When a second product can make sense

Three conditions should all hold:

  1. Asymmetric upside — if it works, the outcome is disproportionately large relative to the effort.
  2. Short feedback cycle — you will know within weeks, not 12+ months, whether it has traction.
  3. Non-catastrophic downside — failure doesn't materially harm the core business.

Additional factors that improve the odds:

  • The opportunity is a green open field, not a "grass is greener" escape from existing problems.
  • The new product shares proprietary infrastructure or data with the first (e.g., Stratosphere/Finchat).
  • There is a plausible path to reunifying the products if the second succeeds.
  • The founder has a track record of finishing things rather than bouncing between launches.

Case studies

Bitsketch → Signwell (Ruben Gámez)

  • Bitsketch (proposal software) had accrued technical debt and needed a near-rewrite.
  • During that process, market pull toward document signing was strong and came from high-value customers.
  • Decision was made iteratively, with constant re-evaluation rather than a single committed bet.
  • Signwell now receives the majority of growth focus; Bitsketch runs as a stable, low-maintenance product.
  • Outcome: the right call, but only because of deep deliberation and willingness to change course.

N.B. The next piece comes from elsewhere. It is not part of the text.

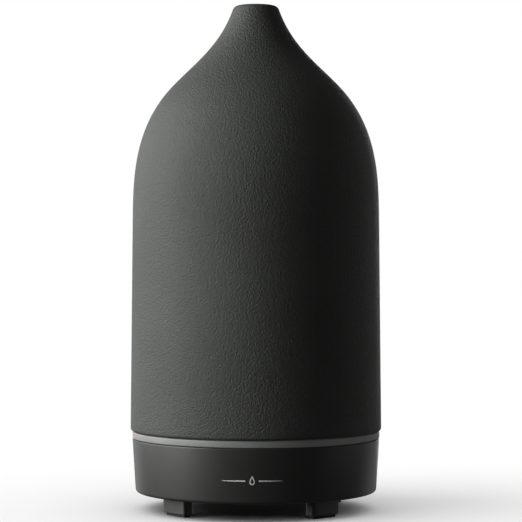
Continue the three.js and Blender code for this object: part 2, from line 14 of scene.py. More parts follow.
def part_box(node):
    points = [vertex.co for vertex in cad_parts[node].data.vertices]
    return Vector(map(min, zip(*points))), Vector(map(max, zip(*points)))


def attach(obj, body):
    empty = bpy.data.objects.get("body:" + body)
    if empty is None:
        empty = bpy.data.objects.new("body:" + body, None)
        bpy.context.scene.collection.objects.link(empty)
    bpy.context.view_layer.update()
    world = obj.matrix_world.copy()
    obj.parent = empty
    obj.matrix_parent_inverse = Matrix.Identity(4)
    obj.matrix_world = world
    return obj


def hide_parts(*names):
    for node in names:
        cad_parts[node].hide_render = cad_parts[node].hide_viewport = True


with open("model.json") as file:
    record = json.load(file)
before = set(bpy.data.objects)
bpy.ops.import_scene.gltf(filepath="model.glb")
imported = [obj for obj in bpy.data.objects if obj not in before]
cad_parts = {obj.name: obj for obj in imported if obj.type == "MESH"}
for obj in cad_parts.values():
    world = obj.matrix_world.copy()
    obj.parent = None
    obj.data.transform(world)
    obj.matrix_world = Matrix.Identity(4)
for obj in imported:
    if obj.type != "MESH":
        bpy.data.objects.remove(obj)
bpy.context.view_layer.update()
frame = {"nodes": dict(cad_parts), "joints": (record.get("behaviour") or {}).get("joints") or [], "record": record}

MM = 0.001
AROUND = 192  # sides of the large round pieces
REAR = 180  # azimuth of the power inlet
THIRDS = (0, 120, 240)  # azimuths of things that come in threes


# ------------------------------------------------------------------ outlines

def around(azimuth, radius, z=0.0):
    """The point at an azimuth, a radius and a height."""
    angle = math.radians(azimuth)
    return Vector((radius * math.sin(angle), -radius * math.cos(angle), z))


def rounded(points, radii, steps=5):
    """An outline whose corners are rounded: radii holds one radius for each point, 0 for a sharp one."""
    made = []
    for i, (corner, radius) in enumerate(zip(points, radii)):
        corner = Vector(corner)
        before = Vector(points[i - 1]) - corner
        after = Vector(points[(i + 1) % len(points)]) - corner
        half = before.angle(after) / 2
        if radius <= 0 or half > math.radians(89):
            made.append(tuple(corner))
            continue
        reach = min(radius / math.tan(half), before.length * 0.49, after.length * 0.49)
        radius = reach * math.tan(half)
        middle = (before.normalized() + after.normalized()).normalized()
        centre = corner + middle * (radius / math.sin(half))
        start = corner + before.normalized() * reach - centre
        end = corner + after.normalized() * reach - centre
        for step in range(steps + 1):
            arm = start.slerp(end, step / steps).normalized()
            made.append(tuple(centre + arm * radius))
    return made


def bezier(p0, p1, p2, p3, steps):
    """Points along a cubic curve, without its first one."""
    made = []
    for i in range(1, steps + 1):
        t = i / steps
        u = 1 - t
        weights = (u ** 3, 3 * u * u * t, 3 * u * t * t, t ** 3)
        point = sum((Vector(p) * w for p, w in zip((p0, p1, p2, p3), weights)), Vector((0, 0)))
        made.append(tuple(point))
    return made


def rectangle(x, y, corner, centre=(0, 0)):
    """A rectangle of half widths x and y with rounded corners."""
    points = [(centre[0] + sx * x, centre[1] + sy * y) for sx, sy in ((1, -1), (1, 1), (-1, 1), (-1, -1))]
    return rounded(points, [corner] * 4)


def arc_band(inner, outer, half_span, steps=16):
    """An arc-shaped outline, centred on the front."""
    turns = [(2 * step / steps - 1) * half_span for step in range(steps + 1)]
    outside = [tuple(around(turn, outer).xy) for turn in turns]
    inside = [tuple(around(turn, inner).xy) for turn in reversed(turns)]
    return outside + inside


# ------------------------------------------------------------------ mesh helpers

def revolve(bm, outline, sides=AROUND):
    """Turns a closed outline of (radius, height) points about the Z axis."""
    on_axis = {i: bm.verts.new((0, 0, z)) for i, (r, z) in enumerate(outline) if r < 1e-6}
    rings = []
    for step in range(sides):
        angle = 2 * math.pi * step / sides
        x, y = math.cos(angle), math.sin(angle)
        rings.append([on_axis[i] if i in on_axis else bm.verts.new((r * x, r * y, z))
                      for i, (r, z) in enumerate(outline)])
    for step in range(sides):
        here, after = rings[step], rings[(step + 1) % sides]
        for i in range(len(outline)):
            j = (i + 1) % len(outline)
            corners = list(dict.fromkeys((here[i], after[i], after[j], here[j])))
            if len(corners) > 2:
                bm.faces.new(corners)
    return bm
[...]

Cart Hook → Post-purchase upsells (Jordan Gall)

  • Cart Hook was a cart-abandonment email tool at low-tens-of-thousands MRR.
  • An unpublished Shopify API enabled checkout modification — a capability nobody else had.
  • Build-and-test cycle: ~two to three months of engineering.
  • Strong founder intuition, corroborated by external advisors, confirmed the asymmetric upside.
  • Outcome: post-purchase upsell product took over entirely; original product was sold or wound down.

Stratosphere → Finchat.io

  • Stratosphere had proprietary financial data; Finchat added a chat interface to that same data.
  • Built and shipped in six weeks when AI chat products were gaining rapid market interest.
  • Shared data infrastructure meant Finchat was not a true second product — it was another interface.
  • Outcome: instant traction; the two products could feasibly merge back under one roof.

Moz (cautionary tale)

  • Attempted to expand from SEO tooling to a full marketing suite.
  • Insufficient validation; founder hubris after early success.
  • Outcome: significant resource drain, widely acknowledged as one of Rand Fishkin's biggest mistakes.

How to take feedback without confirmation bias

  • Treat an idea as a starting point, not a finished position — expect it to be wrong and ask how wrong.
  • David Cancel's framing: assume the idea is wrong; determine whether it's 10% wrong or 90% wrong.
  • Negative or unexpected feedback is a signal to examine emotional attachment, not a reason to defend.
  • Collect multiple data points, weight them by the source's relevant context and experience.
  • The goal is not "do it or don't" — it's "how does this feedback improve or invalidate the idea?"

Cross-selling and product suites

  • Adding a complementary product to cross-sell to existing customers is harder than it looks.
  • Customers do not automatically buy a second product just because they trust the first.
  • Companies that do this well (Intercom, HubSpot, Zoho) are typically at significant scale with specific growth mandates.
  • Moving in this direction too early is one of the more common mistakes.
  • FreshBooks approach: launch the new product under a different name, validate growth, then rebrand once traction is confirmed.